Marie-Pierre Gramaglia is a Monegasque politician, Counsellor of the Ministry of Equipment, Environment, and Urban Planning of Monaco between 2011 and 2021.

She is the second woman in Monaco's history to be appointed to the council, behind Sophie Thevenoux, who served as Counsellor of Finance and Economy from 2009 to 2011.

==Career==
Gramaglia possesses a DEA in international public and private law, a DESS in notarial law, a higher diploma in notarial studies, and a diploma from the Center for International Intellectual Property Studies.

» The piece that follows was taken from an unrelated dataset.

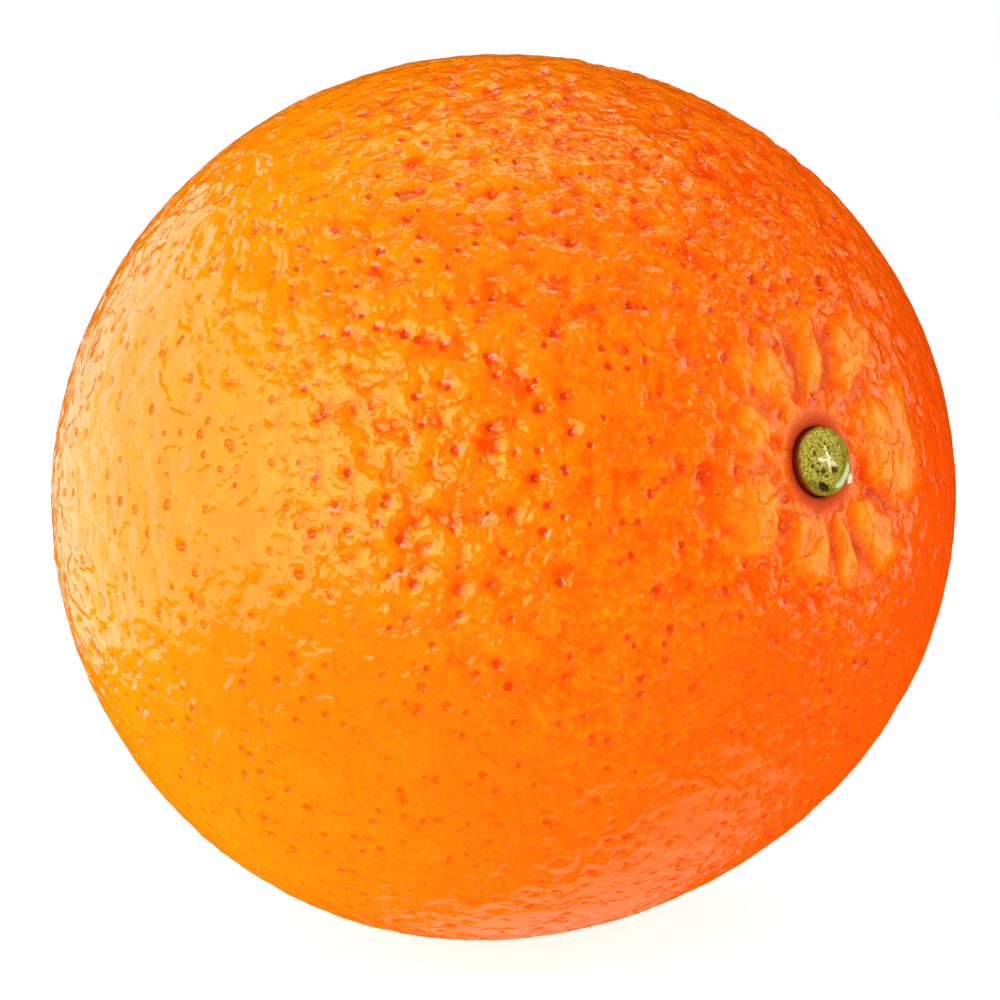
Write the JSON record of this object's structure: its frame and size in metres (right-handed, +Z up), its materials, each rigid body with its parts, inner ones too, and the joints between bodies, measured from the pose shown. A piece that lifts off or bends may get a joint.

She has served in Monaco's civil service in a variety of functions since 1993. In 2001 she was named deputy director of the Business Development Agency, and in 2005 she became a technical advisor in the Ministry of Finance and Economy. Beginning in 2008 she served as the director of electronic communications, and in 2010 she joined a working group designed to facilitate Monaco's economic development. She was appointed to the Council of Government on 15 January 2011. In 2013 she announced plans for the development of a new neighborhood, the "Éco-Quartier", to be built on reclaimed land along the Monegaasque coast.

She addressed the United Nations Climate Change Conference in 2017, on the subject of greenhouse gas emissions; she had previously addressed the same body in 2013, and has shown herself during her ministerial career to be particularly concerned with environmental issues and matters affecting women entrepreneurs.